[Entries with parts and joints]

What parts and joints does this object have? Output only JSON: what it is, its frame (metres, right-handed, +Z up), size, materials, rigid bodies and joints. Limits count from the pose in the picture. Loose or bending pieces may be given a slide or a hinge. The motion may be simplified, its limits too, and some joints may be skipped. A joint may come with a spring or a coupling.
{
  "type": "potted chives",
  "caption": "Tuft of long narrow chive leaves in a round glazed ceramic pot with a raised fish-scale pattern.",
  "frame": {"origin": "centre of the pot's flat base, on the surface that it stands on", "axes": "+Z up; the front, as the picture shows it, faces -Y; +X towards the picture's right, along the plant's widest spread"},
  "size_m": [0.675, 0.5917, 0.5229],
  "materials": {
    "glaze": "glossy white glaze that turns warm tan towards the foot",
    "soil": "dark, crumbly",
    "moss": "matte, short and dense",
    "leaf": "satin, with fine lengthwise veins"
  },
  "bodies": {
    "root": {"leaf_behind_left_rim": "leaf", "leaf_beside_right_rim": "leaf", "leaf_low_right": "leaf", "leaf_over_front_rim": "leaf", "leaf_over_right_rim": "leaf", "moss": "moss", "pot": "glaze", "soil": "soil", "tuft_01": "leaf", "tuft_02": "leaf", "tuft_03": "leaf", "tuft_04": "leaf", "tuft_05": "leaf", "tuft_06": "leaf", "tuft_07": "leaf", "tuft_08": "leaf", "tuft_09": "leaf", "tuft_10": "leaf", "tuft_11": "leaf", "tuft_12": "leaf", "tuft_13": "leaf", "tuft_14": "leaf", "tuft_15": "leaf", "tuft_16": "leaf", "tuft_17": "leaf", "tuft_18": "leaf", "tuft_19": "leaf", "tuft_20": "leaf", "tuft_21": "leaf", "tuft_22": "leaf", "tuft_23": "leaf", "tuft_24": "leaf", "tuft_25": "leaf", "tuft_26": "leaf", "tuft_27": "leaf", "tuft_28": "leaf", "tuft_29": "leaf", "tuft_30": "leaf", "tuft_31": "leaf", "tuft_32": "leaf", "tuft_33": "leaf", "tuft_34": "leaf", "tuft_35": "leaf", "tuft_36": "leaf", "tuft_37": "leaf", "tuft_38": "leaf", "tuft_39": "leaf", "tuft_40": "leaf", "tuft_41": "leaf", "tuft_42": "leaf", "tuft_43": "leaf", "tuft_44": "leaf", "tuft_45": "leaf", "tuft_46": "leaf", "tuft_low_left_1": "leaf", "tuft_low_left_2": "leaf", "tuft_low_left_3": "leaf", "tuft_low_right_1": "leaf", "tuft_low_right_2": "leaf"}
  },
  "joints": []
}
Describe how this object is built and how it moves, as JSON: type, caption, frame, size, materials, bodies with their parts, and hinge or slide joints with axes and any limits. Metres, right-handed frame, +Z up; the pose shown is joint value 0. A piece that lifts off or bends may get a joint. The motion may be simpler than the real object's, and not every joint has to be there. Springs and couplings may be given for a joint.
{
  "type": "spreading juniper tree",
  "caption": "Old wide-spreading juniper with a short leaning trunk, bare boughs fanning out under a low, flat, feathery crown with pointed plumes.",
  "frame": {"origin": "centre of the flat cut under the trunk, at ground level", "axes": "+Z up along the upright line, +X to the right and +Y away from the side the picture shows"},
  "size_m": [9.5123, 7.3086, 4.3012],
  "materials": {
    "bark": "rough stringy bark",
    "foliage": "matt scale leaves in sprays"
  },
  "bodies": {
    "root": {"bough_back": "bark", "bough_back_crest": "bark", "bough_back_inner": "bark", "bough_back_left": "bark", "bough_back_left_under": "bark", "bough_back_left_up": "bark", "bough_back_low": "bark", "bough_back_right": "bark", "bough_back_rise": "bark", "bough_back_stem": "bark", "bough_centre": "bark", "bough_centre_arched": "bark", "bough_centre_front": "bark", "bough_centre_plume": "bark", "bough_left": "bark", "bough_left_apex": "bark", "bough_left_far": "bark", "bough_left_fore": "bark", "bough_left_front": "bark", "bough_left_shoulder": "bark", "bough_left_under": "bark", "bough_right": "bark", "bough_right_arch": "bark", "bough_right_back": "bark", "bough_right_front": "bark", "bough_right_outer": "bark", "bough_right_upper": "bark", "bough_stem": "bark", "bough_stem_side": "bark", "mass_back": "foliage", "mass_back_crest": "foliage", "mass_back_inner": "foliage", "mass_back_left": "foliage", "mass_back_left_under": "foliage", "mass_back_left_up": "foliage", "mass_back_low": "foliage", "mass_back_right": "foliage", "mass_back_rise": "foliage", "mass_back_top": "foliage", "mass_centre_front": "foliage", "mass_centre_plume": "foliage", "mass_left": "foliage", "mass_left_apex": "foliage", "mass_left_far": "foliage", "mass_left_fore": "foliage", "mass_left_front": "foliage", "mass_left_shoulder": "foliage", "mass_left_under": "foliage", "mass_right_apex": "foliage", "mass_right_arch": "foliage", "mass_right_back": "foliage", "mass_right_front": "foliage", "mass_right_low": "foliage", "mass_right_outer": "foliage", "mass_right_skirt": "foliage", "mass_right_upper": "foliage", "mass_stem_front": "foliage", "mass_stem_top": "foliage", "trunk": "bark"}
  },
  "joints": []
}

Given task:
Among the records above, find each line holding the string "type" and pull it out.

Answer for the task:
  "type": "potted chives",
Describe how this object is built and how it moves, as JSON: type, caption, frame, size, materials, bodies with their parts, and hinge or slide joints with axes and any limits. Metres, right-handed frame, +Z up; the pose shown is joint value 0. A piece that lifts off or bends may get a joint. The motion may be simpler than the real object's, and not every joint has to be there. Springs and couplings may be given for a joint.
  "type": "spreading juniper tree",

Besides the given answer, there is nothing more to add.